Toekenning van voorzieningen op basis van de Wet werk en bijstand en de Wet maatschappelijke ondersteuning met verwijzing naar het COA

In deze zaak hebben eisers, die zich op 15 december 2010 tot het college van burgemeester en wethouders van Haarlem hebben gewend, verzocht om voorzieningen en ondersteuning op basis van de Wet werk en bijstand (Wwb) en de Wet maatschappelijke ondersteuning (Wmo). Het college heeft hen echter verwezen naar het Centraal Orgaan opvang Asielzoekers (COA) bij besluit van 17 december 2010. Eisers hebben hiertegen bezwaar gemaakt, maar dit bezwaar is ongegrond verklaard.

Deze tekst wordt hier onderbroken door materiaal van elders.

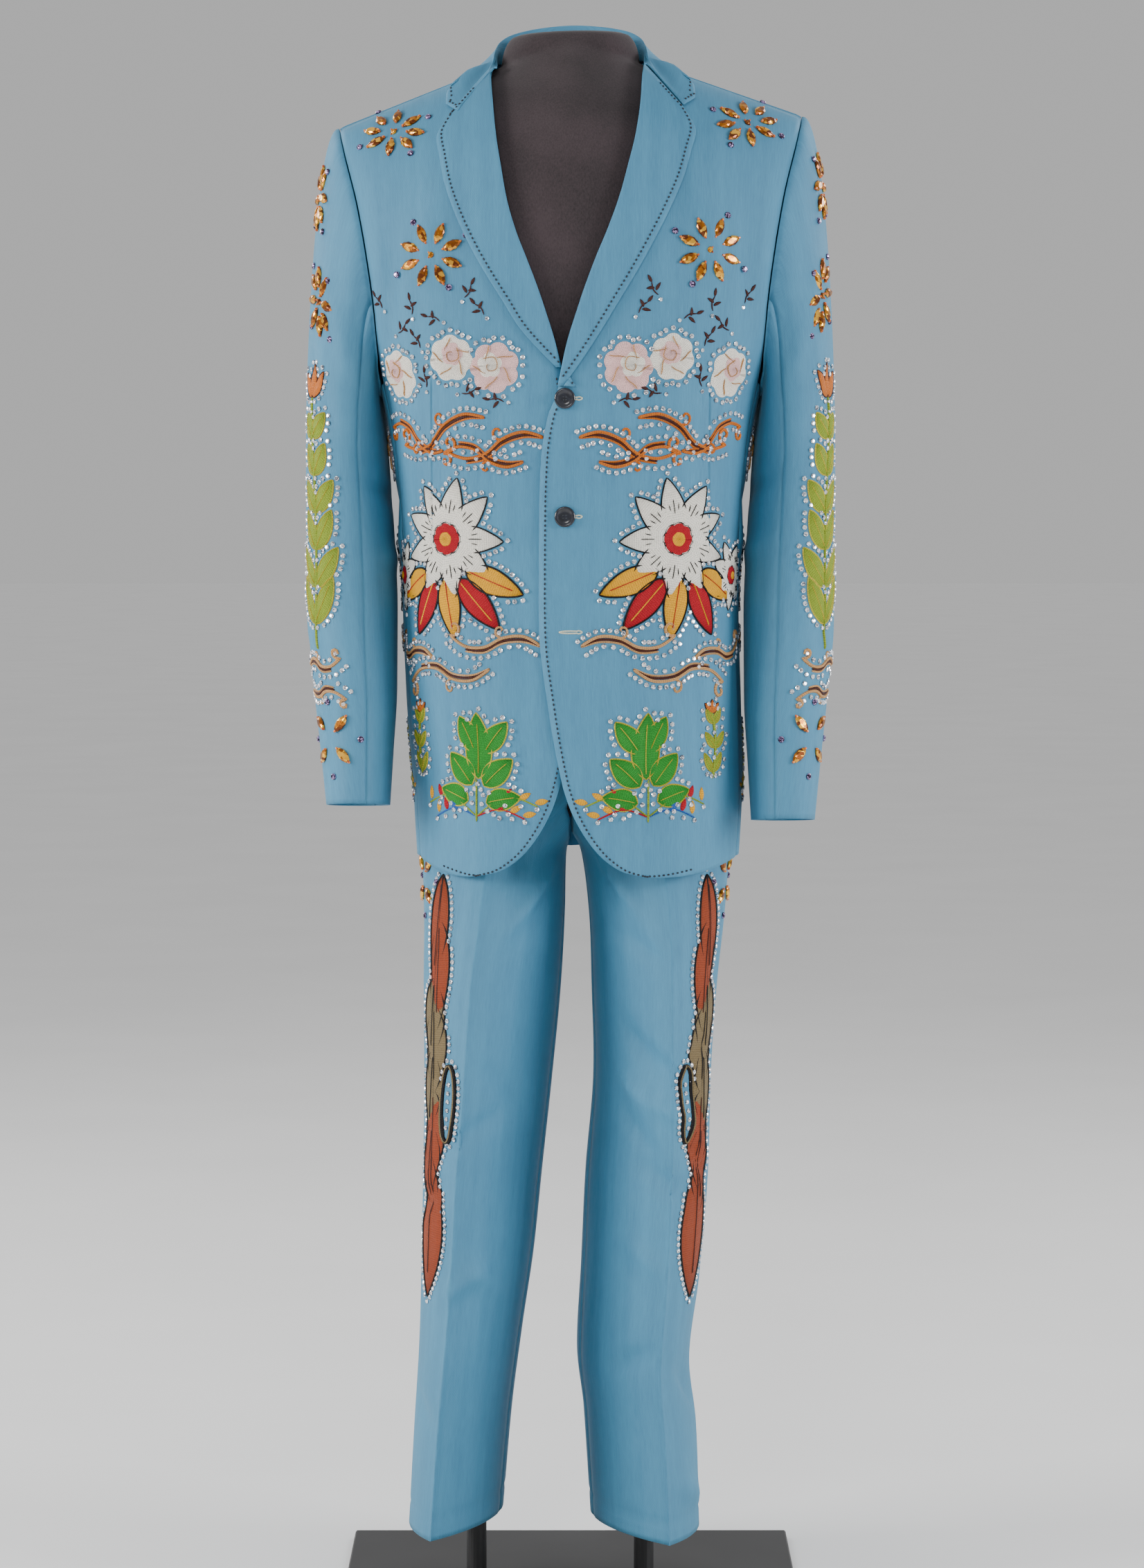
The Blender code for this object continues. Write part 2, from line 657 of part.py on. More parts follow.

De rechtbank heeft in haar overwegingen vastgesteld dat eisers rechtmatig verblijf in Nederland hebben, maar dat dit niet betekent dat zij recht hebben op ondersteuning op basis van de Wwb en de Wmo. De rechtbank heeft ook de stelling van eisers beoordeeld dat het college zich niet zonder meer op het standpunt kan stellen dat het COA hen moet helpen, gezien hun kwetsbare situatie en de zorgplicht die voortvloeit uit artikel 8 van het Europees Verdrag voor de Rechten van de Mens (EVRM).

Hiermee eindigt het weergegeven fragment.